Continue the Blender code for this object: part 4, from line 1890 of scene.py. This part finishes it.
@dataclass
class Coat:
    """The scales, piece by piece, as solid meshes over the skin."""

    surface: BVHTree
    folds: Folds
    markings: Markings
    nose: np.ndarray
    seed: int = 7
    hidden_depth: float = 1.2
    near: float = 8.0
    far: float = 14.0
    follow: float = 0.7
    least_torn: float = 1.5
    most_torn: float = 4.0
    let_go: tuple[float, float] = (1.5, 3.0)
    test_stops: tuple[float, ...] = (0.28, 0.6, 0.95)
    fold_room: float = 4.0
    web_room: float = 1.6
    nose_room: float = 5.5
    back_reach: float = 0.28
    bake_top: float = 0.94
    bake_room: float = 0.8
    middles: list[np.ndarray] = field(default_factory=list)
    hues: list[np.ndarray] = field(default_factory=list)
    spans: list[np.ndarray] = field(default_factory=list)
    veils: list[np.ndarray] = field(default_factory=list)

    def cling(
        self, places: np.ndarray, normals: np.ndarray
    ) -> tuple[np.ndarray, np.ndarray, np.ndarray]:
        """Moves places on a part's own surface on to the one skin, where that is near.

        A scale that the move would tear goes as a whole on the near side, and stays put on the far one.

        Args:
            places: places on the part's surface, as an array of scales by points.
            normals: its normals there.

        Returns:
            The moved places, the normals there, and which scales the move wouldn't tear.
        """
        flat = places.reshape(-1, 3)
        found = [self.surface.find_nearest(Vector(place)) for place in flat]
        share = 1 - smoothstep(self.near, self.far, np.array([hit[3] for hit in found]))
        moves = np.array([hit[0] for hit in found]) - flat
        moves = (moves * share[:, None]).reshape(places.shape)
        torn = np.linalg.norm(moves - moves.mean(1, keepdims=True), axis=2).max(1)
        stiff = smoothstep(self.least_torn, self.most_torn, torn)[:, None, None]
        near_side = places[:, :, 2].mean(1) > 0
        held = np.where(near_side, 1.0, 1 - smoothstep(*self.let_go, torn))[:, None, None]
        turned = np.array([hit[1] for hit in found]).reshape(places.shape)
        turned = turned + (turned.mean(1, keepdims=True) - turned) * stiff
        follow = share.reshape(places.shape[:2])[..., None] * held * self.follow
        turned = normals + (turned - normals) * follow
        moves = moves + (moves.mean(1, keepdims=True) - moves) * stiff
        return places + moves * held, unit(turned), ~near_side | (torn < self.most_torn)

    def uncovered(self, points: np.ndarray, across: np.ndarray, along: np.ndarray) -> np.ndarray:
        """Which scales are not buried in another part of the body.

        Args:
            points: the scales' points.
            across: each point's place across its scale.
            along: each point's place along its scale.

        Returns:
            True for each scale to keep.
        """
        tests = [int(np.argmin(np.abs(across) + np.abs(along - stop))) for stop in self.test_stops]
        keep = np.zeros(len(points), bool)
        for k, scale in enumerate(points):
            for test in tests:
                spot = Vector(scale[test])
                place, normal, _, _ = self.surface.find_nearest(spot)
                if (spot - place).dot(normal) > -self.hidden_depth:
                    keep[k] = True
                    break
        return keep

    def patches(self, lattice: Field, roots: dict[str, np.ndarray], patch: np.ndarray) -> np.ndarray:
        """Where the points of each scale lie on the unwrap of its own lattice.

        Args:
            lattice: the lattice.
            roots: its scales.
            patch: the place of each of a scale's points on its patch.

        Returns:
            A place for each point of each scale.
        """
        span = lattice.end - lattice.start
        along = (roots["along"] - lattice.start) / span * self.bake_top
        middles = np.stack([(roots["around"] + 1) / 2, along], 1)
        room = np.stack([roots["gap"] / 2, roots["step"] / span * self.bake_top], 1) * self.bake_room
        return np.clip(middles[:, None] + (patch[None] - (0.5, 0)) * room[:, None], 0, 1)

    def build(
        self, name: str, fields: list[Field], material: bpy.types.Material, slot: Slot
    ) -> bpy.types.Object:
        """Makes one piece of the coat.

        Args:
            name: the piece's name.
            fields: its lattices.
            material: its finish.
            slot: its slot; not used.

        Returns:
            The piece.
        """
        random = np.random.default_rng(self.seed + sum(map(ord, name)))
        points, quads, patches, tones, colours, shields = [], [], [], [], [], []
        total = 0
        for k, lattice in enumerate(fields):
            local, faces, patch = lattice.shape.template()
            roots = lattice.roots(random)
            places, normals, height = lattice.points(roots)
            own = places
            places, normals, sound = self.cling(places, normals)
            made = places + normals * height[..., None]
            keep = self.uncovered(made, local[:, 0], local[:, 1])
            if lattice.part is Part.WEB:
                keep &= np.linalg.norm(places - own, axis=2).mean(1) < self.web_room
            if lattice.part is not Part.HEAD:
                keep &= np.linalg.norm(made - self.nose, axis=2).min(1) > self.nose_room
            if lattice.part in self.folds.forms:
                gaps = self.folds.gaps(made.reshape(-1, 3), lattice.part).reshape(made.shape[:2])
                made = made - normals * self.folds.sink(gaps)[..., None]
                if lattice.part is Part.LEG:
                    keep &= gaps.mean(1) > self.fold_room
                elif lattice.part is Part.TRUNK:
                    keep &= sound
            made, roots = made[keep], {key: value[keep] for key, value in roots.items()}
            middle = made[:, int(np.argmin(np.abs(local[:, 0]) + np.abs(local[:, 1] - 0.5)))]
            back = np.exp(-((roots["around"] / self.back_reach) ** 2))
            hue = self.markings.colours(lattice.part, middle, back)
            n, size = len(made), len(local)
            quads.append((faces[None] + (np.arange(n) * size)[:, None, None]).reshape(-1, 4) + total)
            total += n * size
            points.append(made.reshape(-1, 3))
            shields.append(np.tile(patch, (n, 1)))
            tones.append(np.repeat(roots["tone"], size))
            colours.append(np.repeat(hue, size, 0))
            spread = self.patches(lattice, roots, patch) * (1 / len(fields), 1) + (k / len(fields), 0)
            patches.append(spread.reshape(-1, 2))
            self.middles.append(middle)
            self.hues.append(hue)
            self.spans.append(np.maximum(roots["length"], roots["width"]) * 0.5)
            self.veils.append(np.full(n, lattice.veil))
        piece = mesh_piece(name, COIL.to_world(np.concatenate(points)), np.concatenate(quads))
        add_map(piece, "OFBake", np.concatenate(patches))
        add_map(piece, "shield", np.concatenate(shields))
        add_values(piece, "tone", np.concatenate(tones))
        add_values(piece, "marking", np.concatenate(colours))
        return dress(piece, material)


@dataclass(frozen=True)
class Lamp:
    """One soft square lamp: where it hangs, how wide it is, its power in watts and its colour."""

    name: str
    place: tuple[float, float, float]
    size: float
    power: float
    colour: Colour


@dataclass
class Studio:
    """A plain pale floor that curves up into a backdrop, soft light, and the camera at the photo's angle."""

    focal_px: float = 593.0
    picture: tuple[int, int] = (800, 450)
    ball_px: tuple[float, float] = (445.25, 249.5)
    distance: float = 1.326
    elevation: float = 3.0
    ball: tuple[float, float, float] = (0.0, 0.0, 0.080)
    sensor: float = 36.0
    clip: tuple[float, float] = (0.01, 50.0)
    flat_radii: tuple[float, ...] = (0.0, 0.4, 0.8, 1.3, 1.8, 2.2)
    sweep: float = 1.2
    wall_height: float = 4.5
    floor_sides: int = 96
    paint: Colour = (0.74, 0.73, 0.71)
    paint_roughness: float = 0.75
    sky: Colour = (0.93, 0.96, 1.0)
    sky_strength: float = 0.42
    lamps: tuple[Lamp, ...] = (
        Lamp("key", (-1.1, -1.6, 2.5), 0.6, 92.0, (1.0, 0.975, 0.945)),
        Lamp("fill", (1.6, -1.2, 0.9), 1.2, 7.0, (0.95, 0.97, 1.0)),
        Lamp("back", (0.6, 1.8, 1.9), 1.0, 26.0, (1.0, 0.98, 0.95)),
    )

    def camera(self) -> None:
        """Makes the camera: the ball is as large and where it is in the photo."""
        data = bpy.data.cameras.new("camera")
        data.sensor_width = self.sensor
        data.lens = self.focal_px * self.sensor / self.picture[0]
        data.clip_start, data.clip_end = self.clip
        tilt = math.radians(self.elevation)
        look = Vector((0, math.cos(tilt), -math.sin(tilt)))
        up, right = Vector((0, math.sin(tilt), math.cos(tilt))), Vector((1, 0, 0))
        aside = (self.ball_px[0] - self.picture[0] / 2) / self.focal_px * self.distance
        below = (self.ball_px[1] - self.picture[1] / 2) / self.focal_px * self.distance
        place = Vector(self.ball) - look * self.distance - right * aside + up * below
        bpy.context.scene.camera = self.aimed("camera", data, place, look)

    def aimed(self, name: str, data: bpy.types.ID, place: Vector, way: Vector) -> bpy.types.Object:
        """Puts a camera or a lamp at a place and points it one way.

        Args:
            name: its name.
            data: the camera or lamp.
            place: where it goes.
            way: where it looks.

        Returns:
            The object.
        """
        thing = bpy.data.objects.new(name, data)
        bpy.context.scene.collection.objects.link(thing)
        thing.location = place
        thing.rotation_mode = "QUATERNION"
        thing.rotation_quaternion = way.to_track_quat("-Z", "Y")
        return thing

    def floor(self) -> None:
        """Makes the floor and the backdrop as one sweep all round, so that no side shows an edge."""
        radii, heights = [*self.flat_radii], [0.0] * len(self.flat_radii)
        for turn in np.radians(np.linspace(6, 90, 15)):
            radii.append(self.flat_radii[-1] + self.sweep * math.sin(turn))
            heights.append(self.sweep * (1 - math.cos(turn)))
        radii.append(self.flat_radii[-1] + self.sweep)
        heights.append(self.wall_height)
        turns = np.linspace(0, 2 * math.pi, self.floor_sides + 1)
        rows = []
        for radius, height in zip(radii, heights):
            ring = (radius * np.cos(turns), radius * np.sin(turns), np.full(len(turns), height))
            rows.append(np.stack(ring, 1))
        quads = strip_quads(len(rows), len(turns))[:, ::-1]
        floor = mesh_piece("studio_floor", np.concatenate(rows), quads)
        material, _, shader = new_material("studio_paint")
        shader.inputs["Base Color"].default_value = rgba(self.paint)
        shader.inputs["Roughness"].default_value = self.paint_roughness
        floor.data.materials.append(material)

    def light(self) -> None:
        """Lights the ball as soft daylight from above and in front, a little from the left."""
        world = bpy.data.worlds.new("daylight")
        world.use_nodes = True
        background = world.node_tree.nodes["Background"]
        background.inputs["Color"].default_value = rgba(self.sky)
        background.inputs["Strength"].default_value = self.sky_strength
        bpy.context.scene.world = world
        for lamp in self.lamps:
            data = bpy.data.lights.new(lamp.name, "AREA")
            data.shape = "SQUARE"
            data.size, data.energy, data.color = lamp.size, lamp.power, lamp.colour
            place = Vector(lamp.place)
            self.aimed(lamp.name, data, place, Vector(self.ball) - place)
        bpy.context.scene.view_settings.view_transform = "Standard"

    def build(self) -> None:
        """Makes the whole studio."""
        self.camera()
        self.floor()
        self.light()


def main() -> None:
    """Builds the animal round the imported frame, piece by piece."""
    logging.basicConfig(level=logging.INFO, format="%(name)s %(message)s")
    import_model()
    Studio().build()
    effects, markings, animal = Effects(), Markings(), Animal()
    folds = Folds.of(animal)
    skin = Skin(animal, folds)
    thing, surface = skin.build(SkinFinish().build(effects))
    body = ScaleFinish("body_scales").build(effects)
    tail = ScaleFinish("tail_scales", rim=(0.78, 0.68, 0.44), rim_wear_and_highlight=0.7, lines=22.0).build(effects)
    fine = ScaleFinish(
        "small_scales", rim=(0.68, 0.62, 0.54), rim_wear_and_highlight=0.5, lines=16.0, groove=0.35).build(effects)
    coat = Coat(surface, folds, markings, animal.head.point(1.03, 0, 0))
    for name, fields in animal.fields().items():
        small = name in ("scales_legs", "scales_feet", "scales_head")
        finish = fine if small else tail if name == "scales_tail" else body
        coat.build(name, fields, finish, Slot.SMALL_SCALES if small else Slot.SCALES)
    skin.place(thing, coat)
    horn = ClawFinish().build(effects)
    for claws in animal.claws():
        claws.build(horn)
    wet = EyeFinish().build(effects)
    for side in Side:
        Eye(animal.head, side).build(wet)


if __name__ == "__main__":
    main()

* * *

- EXERCISE AIM -
Only the lines from the beginning of the material above through the line with "scales, piece by" are wanted; extract them exactly.

- TASK SOLUTION -
Continue the Blender code for this object: part 4, from line 1890 of scene.py. This part finishes it.
@dataclass
class Coat:
    """The scales, piece by piece, as solid meshes over the skin."""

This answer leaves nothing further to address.